Recorded data
--*--

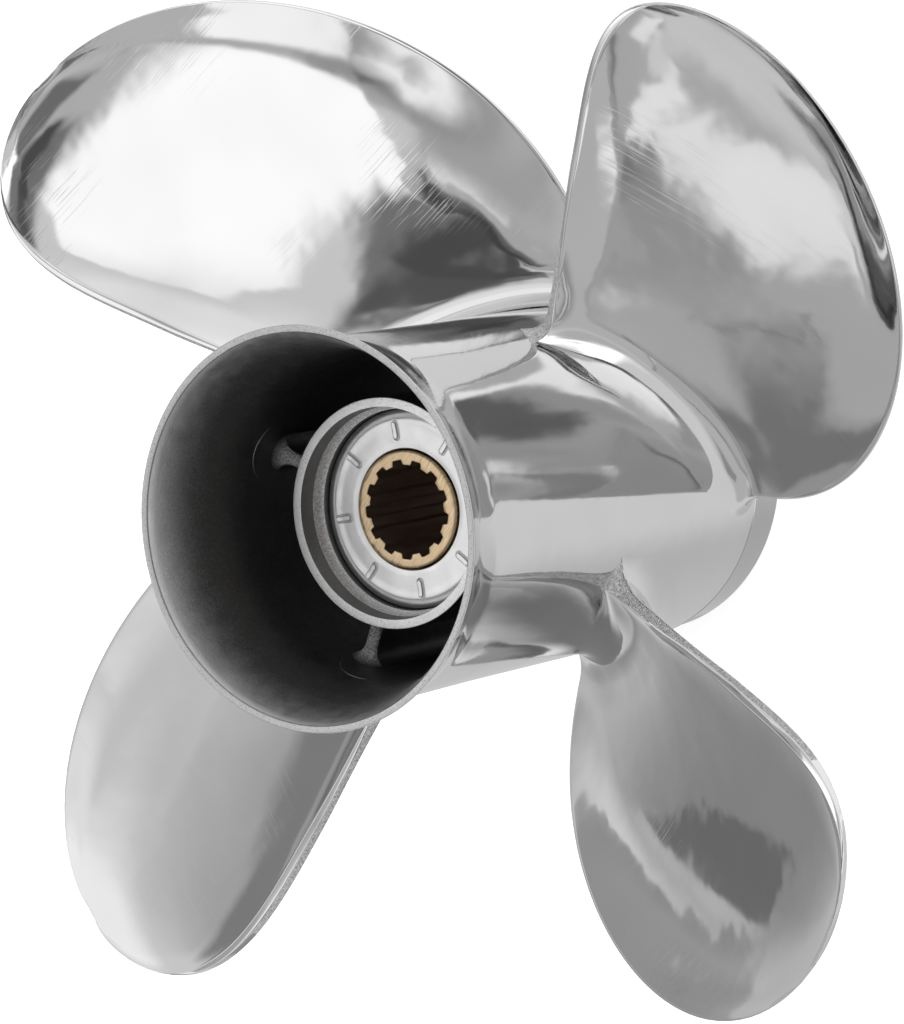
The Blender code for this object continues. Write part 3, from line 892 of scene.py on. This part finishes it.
place(outer_hub(), "polished_stainless", "outer_hub")
for index in range(BLADE_COUNT):
    place(blade(f"polished_blade_{index + 1}", index), "polished_stainless",
          f"blade_{index + 1}")
place(inner_hub(), "blasted_stainless", "inner_hub")
for index in range(len(WEB_TURNS)):
    place(web(f"cast_web_{index + 1}", index), "blasted_stainless", f"web_{index + 1}")
place(bush(), "black_rubber", "rubber_bush")
place(washer(), "satin_steel", "end_washer")
place(sleeve(), "machined_brass", "splined_sleeve")


# Floor, light and camera

def floor():
    mesh = bpy.data.meshes.new("studio_floor")
    size = FLOOR_HALF_SIZE
    corners = [(-size, -size, 0), (size, -size, 0), (size, size, 0), (-size, size, 0)]
    mesh.from_pydata(corners, [], [(0, 1, 2, 3)])
    obj = bpy.data.objects.new("studio_floor", mesh)
    bpy.context.scene.collection.objects.link(obj)
    material = bpy.data.materials.new("pale_floor")
    material.use_nodes = True
    shader = material.node_tree.nodes["Principled BSDF"]
    shader.inputs["Base Color"].default_value = (*grey(FLOOR_GREY), 1.0)
    shader.inputs["Roughness"].default_value = FLOOR_ROUGHNESS
    shader.inputs["Emission Color"].default_value = (*grey(1.0), 1.0)
    shader.inputs["Emission Strength"].default_value = FLOOR_GLOW
    mesh.materials.append(material)
    obj.visible_glossy = False


# Each panel of the studio, as (azimuth, elevation, roll, half width, half height, softness,
# brightness). Azimuth 0 is the camera's side, 90 is +X; widths are tangents of the angle seen
# from the object. A later panel covers the earlier ones.
STUDIO_BASE = 0.86
STUDIO_PANELS = (
    (-7.3, 48.9, -6.2, 0.734, 0.030, 0.060, 0.05),
    (-36.6, 54.4, -4.9, 0.648, 0.165, 0.050, 0.24),
    (28.6, 115.2, -61.4, 1.748, 0.931, 0.070, 1.48),
    (-19.0, 21.5, -22.5, 0.448, 0.166, 0.050, 1.71),
    (85.7, 47.3, 20.1, 0.460, 0.465, 0.300, 0.78),
    (64.1, 8.3, 21.3, 0.832, 0.570, 0.300, 1.26),
    (164.4, 55.1, -18.5, 0.648, 1.055, 0.300, 0.51),
    (151.7, 12.8, -41.9, 0.267, 0.351, 0.080, 0.29),
    (166.3, 22.0, -60.4, 0.955, 0.183, 0.300, 2.20),
    (186.9, -17.3, -54.5, 0.336, 0.133, 0.050, 0.25),
    (-89.9, 13.1, 31.8, 0.521, 0.546, 0.147, 0.63),
    (-131.0, 42.0, 1.5, 0.586, 0.186, 0.020, 1.35),
    (200.0, 0.1, 14.5, 0.794, 0.453, 0.300, 0.33),
    (189.5, -55.2, -48.0, 1.509, 0.379, 0.300, 0.64),
    (10.3, 8.9, -24.9, 0.172, 0.074, 0.040, 1.70),
    (15.8, -0.5, -3.0, 0.154, 0.120, 0.040, 1.34),
    (-72.7, 4.4, 8.8, 0.199, 0.111, 0.050, 0.37),
    (-54.6, 39.1, 24.7, 0.212, 0.315, 0.060, 0.62),
    (48.6, 36.9, 13.5, 0.106, 0.229, 0.120, 1.09),
    (-49.9, 37.8, 0.4, 0.216, 0.121, 0.040, 0.22),
    (-10.3, 40.9, 6.7, 0.299, 0.159, 0.040, 0.26),
    (2.2, 45.0, -13.9, 0.272, 0.064, 0.040, 0.12),
    (-106.0, 51.0, 0.0, 0.170, 0.080, 0.040, 0.42),
    (-87.0, 45.5, -30.0, 0.100, 0.060, 0.050, 0.60),
    (170.0, 3.0, -30.0, 0.060, 0.035, 0.020, 0.62),
    (175.0, 0.6, -22.0, 0.100, 0.030, 0.012, 0.20),
    (182.0, 58.0, 0.0, 0.300, 0.220, 0.120, 1.25),
    (-26.0, 51.5, -4.0, 0.240, 0.065, 0.030, 0.10),
)


def panel_group():
    """Node group: lays one soft-edged rectangular panel over the light so far."""
    group = bpy.data.node_groups.new("studio_panel", "ShaderNodeTree")
    sockets = group.interface
    for name in ("Direction", "Toward", "Across", "Up", "Inner", "Outer"):
        sockets.new_socket(name, in_out="INPUT", socket_type="NodeSocketVector")
    for name in ("Below", "Brightness"):
        sockets.new_socket(name, in_out="INPUT", socket_type="NodeSocketFloat")
    sockets.new_socket("Light", in_out="OUTPUT", socket_type="NodeSocketFloat")
    nodes, links = group.nodes, group.links
    given = nodes.new("NodeGroupInput").outputs
    result = nodes.new("NodeGroupOutput").inputs

    def dot(axis):
        node = nodes.new("ShaderNodeVectorMath")
        node.operation = "DOT_PRODUCT"
        links.new(given["Direction"], node.inputs[0])
        links.new(given[axis], node.inputs[1])
        return node.outputs["Value"]

    def math_node(operation, *values):
        node = nodes.new("ShaderNodeMath")
        node.operation = operation
        for socket, value in zip(node.inputs, values):
            if isinstance(value, (int, float)):
                socket.default_value = value
            else:
                links.new(value, socket)
        return node.outputs["Value"]

    depth = math_node("MAXIMUM", dot("Toward"), 0.001)
    offset = nodes.new("ShaderNodeCombineXYZ")
    for axis, socket in (("Across", "X"), ("Up", "Y")):
        share = math_node("ABSOLUTE", math_node("DIVIDE", dot(axis), depth))
        links.new(share, offset.inputs[socket])
    fade = nodes.new("ShaderNodeMapRange")
    fade.data_type = "FLOAT_VECTOR"
    fade.interpolation_type = "SMOOTHSTEP"
    for source, socket in ((offset.outputs["Vector"], "Vector"),
                           (given["Inner"], "From_Min_FLOAT3"),
                           (given["Outer"], "From_Max_FLOAT3")):
        links.new(source, next(i for i in fade.inputs
                               if socket in (i.identifier, i.name) and i.enabled))
    for identifier, value in (("To_Min_FLOAT3", 1.0), ("To_Max_FLOAT3", 0.0)):
        next(i for i in fade.inputs if i.identifier == identifier).default_value = (value,) * 3
    split = nodes.new("ShaderNodeSeparateXYZ")
    links.new(next(o for o in fade.outputs if o.enabled), split.inputs["Vector"])
    mask = math_node("MULTIPLY", split.outputs["X"], split.outputs["Y"])
    mix = nodes.new("ShaderNodeMix")
    links.new(mask, mix.inputs["Factor"])
    links.new(given["Below"], mix.inputs["A"])
    links.new(given["Brightness"], mix.inputs["B"])
    links.new(mix.outputs["Result"], result["Light"])
    return group


def world():
    """Studio light from all directions: an even glow with every panel laid over it."""
    made = bpy.data.worlds.new("studio")
    made.use_nodes = True
    nodes, links = made.node_tree.nodes, made.node_tree.links
    direction = nodes.new("ShaderNodeTexCoord").outputs["Generated"]
    group = panel_group()
    light = None
    for azimuth, elevation, roll, width, height, soft, brightness in STUDIO_PANELS:
        turn = Matrix.Rotation(math.radians(azimuth), 3, "Z")
        turn = turn @ Matrix.Rotation(math.radians(90.0 - elevation), 3, "X")
        turn = turn @ Matrix.Rotation(math.radians(roll), 3, "Z")
        panel = nodes.new("ShaderNodeGroup")
        panel.node_tree = group
        links.new(direction, panel.inputs["Direction"])
        for name, value in (("Across", turn.col[0]), ("Up", turn.col[1]), ("Toward", turn.col[2]),
                            ("Inner", (width - soft, height - soft, -1.0)),
                            ("Outer", (width + soft, height + soft, 1.0)),
                            ("Brightness", brightness)):
            panel.inputs[name].default_value = value
        if light is None:
            panel.inputs["Below"].default_value = STUDIO_BASE
        else:
            links.new(light, panel.inputs["Below"])
        light = panel.outputs["Light"]
    links.new(light, nodes["Background"].inputs["Color"])
    made.cycles.sampling_method = "NONE"
    bpy.context.scene.world = made


def camera():
    data = bpy.data.cameras.new("camera")
    data.lens = CAMERA_LENS
    data.sensor_width = SENSOR_WIDTH
    data.clip_start, data.clip_end = 0.05, 20.0
    obj = bpy.data.objects.new("camera", data)
    obj.location = CAMERA_PLACE
    obj.rotation_euler = Euler([math.radians(a) for a in CAMERA_ANGLES], "XYZ")
    bpy.context.scene.collection.objects.link(obj)
    bpy.context.scene.camera = obj


floor()
world()
camera()
bpy.context.scene.view_settings.view_transform = "Standard"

--*--

Given task
What are the exact lines from the beginning of the material through the line containing "obj.visible_glossy = False"? Write out those lines alone.

Expected output
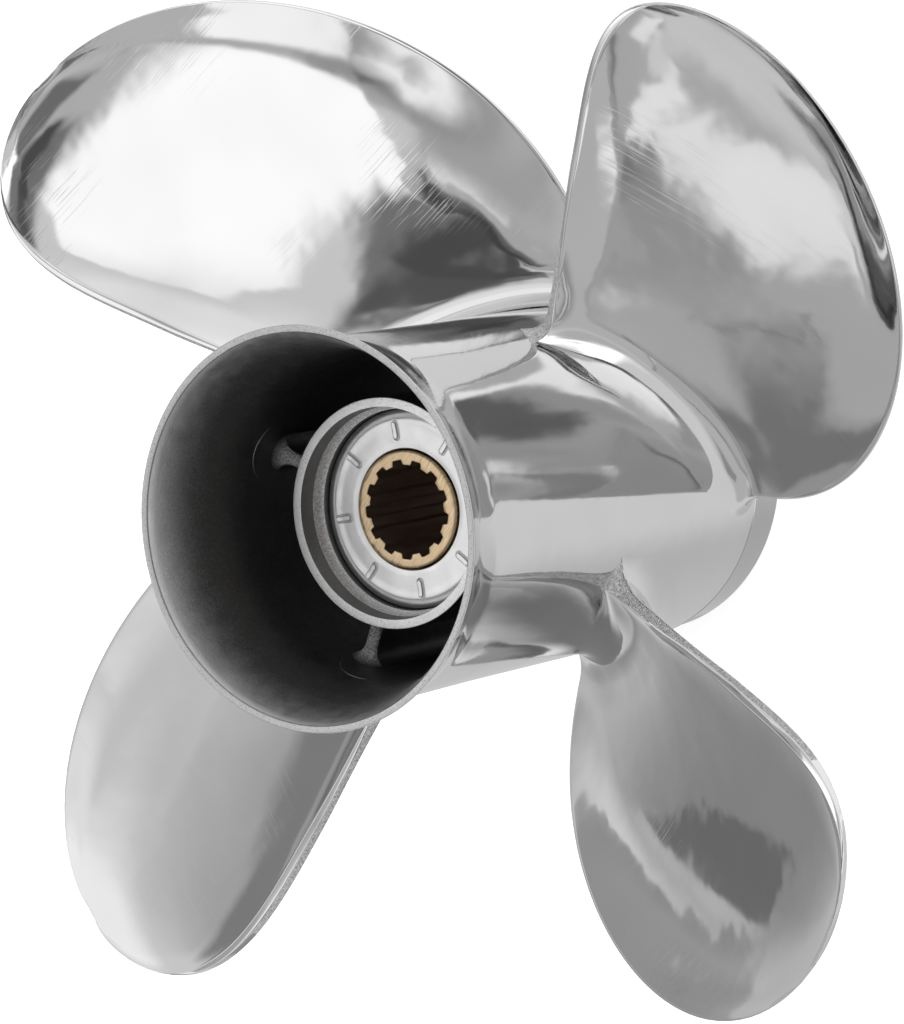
The Blender code for this object continues. Write part 3, from line 892 of scene.py on. This part finishes it.
place(outer_hub(), "polished_stainless", "outer_hub")
for index in range(BLADE_COUNT):
    place(blade(f"polished_blade_{index + 1}", index), "polished_stainless",
          f"blade_{index + 1}")
place(inner_hub(), "blasted_stainless", "inner_hub")
for index in range(len(WEB_TURNS)):
    place(web(f"cast_web_{index + 1}", index), "blasted_stainless", f"web_{index + 1}")
place(bush(), "black_rubber", "rubber_bush")
place(washer(), "satin_steel", "end_washer")
place(sleeve(), "machined_brass", "splined_sleeve")


# Floor, light and camera

def floor():
    mesh = bpy.data.meshes.new("studio_floor")
    size = FLOOR_HALF_SIZE
    corners = [(-size, -size, 0), (size, -size, 0), (size, size, 0), (-size, size, 0)]
    mesh.from_pydata(corners, [], [(0, 1, 2, 3)])
    obj = bpy.data.objects.new("studio_floor", mesh)
    bpy.context.scene.collection.objects.link(obj)
    material = bpy.data.materials.new("pale_floor")
    material.use_nodes = True
    shader = material.node_tree.nodes["Principled BSDF"]
    shader.inputs["Base Color"].default_value = (*grey(FLOOR_GREY), 1.0)
    shader.inputs["Roughness"].default_value = FLOOR_ROUGHNESS
    shader.inputs["Emission Color"].default_value = (*grey(1.0), 1.0)
    shader.inputs["Emission Strength"].default_value = FLOOR_GLOW
    mesh.materials.append(material)
    obj.visible_glossy = False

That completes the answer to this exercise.